A seguir, Agildo Barata é afastado do PCB e com ele saem inúmeros militantes, inclusive Bruzzi Mendonça, o seu único deputado federal.

Prestes, saindo da clandestinidade a que se impusera com o auxílio do núcleo dirigente, depois de 10 anos, em agosto de 1957, comparece à reunião do CC. Nessa reunião, são destituídos da Executiva: Arruda Câmara, João Amazonas, Sérgio Holmos e Maurício Grabois. É aprovada uma resolução contra a "atividade antipartidária de Agildo Barata" e seu grupo e nomeada uma comissão que deveria preparar um documento analisando os reflexos do XX Congresso do PCUS no PCB, o qual deveria ser discutido na plenária marcada para março de 1958.

Esse documento, entretanto, nasceu morto. Na reunião de março de 1958, o CC não o Coloca nem na ordem do dia e aprova outro documento, que ficou conhecido como a "Declaração de Março". Essa declaração representou, na realidade, um ponto de inflexão na linha política do PCB, modificando as resoluções do IV Congresso e aprovando a tese da coexistência pacífica.

Delinearam-se os grupos. De um lado, Prestes comandava o I CC, de acordo com a nova linha de Kruschev. Do outro, Diógenes Arruda, João Amazonas, Maurício Grabois, Pedro Pomar e outros, ainda stalinistas, defendiam as resoluções do IV Congresso e, nas divergências sino-soviéticas, posicionavam-se pró-China.

Em setembro de 1960, em pleno centro do Rio de Janeiro, usufruindo de uma situação de "legalidade de fato"" o PCB realizou o seu V Congresso Nacional. A "Resolução Política" aprovada nesse Congresso foi estabelecida tendo por base a concepção do XX Congresso do PCUS.

Para o "novo" PCB, no País não havia mais "condições para transformações socialistas imediatas e a "atual etapa histórica" não exigia soluções radicais. Era viável a obtenção de continuas reformas econômicas e políticas, que poderiam ser alcançadas através da luta de massas e da política de frente única. O caráter da revolução brasileira era "nacional-democrático" e deveria ser buscada uma sólida aliança entre o proletariado e o campesinato. As tendências dogmáticas e sectárias teriam que ser combatidas e a luta ideológica intensificada. O caminho da revolução seria "pacífico", sem que, entretanto, fosse absolutizado. A luta armada foi colocada em segundo plano e nao mais considerada como um "princípio".

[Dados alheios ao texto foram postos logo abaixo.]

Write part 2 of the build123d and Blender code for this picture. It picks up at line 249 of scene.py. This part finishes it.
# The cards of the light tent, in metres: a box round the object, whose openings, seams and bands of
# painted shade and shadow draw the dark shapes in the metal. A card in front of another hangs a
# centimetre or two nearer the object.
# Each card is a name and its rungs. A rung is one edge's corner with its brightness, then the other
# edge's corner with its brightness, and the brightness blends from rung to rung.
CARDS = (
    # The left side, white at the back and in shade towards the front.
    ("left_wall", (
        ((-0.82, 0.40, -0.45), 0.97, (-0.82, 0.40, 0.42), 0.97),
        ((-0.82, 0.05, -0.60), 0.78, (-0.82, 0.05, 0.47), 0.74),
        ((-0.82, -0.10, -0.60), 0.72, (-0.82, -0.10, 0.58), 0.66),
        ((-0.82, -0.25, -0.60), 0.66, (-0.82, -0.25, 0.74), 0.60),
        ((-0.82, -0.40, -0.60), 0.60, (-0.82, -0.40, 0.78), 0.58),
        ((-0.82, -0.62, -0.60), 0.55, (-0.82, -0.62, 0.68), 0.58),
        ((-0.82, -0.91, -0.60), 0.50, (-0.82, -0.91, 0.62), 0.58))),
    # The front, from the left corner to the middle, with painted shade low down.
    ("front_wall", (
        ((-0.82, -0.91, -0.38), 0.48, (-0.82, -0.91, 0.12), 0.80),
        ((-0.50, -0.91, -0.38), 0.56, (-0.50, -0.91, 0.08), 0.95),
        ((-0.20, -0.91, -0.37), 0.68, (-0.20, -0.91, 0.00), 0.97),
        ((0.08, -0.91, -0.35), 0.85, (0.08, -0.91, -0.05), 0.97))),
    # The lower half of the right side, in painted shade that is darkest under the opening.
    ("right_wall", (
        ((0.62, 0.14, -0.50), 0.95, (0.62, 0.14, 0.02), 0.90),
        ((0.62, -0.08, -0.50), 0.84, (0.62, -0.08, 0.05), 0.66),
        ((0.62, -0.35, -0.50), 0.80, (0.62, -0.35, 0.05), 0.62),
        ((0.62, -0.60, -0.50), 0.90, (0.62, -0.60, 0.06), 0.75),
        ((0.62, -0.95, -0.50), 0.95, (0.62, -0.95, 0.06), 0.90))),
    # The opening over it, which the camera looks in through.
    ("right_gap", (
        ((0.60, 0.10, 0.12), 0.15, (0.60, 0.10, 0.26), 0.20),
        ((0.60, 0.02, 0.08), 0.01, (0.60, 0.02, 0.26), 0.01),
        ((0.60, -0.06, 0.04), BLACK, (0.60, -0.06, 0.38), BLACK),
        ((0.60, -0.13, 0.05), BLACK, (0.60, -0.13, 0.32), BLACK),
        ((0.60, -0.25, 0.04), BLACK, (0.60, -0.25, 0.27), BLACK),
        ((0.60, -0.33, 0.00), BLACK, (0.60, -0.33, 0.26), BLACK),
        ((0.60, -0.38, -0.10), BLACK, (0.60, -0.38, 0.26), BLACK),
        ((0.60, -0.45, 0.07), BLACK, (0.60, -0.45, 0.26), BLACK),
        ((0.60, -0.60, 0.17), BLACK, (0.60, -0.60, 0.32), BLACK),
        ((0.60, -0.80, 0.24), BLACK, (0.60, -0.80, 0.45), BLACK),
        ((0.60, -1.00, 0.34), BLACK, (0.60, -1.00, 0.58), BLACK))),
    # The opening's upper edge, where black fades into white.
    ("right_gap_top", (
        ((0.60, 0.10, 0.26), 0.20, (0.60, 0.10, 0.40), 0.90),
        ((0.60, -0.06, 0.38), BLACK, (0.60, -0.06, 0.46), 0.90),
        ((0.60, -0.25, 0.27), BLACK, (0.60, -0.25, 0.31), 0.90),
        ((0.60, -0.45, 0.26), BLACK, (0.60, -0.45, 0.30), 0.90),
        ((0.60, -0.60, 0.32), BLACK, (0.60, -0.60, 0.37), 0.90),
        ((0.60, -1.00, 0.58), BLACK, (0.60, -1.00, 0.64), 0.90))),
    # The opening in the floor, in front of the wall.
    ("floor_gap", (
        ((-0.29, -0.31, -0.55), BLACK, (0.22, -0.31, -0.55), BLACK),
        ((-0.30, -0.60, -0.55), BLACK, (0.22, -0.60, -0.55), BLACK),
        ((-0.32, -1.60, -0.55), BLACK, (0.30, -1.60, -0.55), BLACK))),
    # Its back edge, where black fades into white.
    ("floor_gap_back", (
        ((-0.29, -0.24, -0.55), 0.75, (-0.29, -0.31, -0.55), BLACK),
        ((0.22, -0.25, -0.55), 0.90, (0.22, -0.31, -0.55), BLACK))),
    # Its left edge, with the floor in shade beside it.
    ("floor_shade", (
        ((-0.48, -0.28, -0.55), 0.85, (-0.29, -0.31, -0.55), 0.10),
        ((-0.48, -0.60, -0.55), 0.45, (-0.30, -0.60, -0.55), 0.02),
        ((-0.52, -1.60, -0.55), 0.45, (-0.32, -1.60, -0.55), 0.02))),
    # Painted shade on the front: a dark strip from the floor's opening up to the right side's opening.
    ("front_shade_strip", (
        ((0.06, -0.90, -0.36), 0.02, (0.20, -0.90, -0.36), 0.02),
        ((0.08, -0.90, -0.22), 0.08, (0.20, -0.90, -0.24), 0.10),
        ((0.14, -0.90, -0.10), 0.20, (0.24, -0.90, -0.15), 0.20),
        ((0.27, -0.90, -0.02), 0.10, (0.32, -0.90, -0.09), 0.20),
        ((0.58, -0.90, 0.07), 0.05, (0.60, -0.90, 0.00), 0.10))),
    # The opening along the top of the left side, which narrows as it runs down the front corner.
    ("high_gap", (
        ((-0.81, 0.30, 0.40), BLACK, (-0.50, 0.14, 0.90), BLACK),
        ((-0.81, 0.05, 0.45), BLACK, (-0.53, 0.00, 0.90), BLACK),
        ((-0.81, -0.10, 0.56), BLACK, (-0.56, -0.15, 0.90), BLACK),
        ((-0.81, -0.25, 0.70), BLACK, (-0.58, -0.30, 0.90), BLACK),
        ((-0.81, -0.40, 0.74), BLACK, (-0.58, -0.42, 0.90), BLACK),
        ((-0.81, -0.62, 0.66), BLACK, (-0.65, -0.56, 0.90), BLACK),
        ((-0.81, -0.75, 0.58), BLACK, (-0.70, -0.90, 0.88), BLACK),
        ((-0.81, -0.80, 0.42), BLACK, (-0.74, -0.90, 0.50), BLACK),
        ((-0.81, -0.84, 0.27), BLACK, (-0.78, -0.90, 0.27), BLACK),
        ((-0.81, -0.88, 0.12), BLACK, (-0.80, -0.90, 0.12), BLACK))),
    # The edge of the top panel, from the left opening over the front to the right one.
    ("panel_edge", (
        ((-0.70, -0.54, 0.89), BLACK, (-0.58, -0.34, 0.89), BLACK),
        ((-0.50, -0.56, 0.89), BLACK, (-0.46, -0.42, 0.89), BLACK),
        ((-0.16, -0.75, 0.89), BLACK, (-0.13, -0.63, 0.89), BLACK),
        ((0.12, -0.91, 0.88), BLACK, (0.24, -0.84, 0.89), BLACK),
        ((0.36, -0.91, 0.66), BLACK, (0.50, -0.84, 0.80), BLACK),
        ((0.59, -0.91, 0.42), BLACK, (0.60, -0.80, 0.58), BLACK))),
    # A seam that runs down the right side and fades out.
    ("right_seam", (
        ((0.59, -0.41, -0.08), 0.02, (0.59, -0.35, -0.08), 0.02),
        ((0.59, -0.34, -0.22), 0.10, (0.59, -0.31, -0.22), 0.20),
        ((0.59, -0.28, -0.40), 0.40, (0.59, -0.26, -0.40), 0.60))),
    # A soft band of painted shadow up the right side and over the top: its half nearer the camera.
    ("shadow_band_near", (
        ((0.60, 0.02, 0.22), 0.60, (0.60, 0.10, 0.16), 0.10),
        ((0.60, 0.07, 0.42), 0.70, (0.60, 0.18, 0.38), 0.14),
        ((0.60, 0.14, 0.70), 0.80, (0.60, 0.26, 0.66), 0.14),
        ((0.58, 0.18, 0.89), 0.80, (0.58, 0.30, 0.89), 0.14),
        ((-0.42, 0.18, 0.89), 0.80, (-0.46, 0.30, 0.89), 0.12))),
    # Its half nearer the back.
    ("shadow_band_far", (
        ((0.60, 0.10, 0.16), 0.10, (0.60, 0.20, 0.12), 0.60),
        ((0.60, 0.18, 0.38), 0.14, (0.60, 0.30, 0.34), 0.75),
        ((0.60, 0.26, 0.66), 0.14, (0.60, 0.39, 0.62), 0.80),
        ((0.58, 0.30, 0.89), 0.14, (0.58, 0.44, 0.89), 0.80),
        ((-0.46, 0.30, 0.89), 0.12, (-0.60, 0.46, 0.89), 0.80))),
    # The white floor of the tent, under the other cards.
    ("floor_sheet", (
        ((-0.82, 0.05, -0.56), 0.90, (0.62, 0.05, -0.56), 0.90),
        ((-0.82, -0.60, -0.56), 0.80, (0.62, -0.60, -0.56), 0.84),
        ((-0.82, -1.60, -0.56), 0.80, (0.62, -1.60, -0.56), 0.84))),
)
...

O Congresso aprovou um novo Estatuto e deveriam ser tomadas providências jurídicas a fim de legalizar o Partido: Foi eleito um novo CC e ,os principais stalinistas, como Diógenes Arruda, João Amazonas, Maurício Grabois e Orlando Pioto, foram afastados. Esta corrente, entretanto, ainda continuava representada no CC através de Pedro Pomar, Ângelo Arroio, Carlos Danielli. e Henrique Cordeiro Oest, eleitos suplentes. Dos sete membros da comissão Executiva, dois deles, Mário Alves e Carlos Marighela, trariam, no futuro, novas divergências ideológicas.


(2) Peralva, O.: " O Retrato" E. Itatiaia Ltda, BII., 1960, pág 255.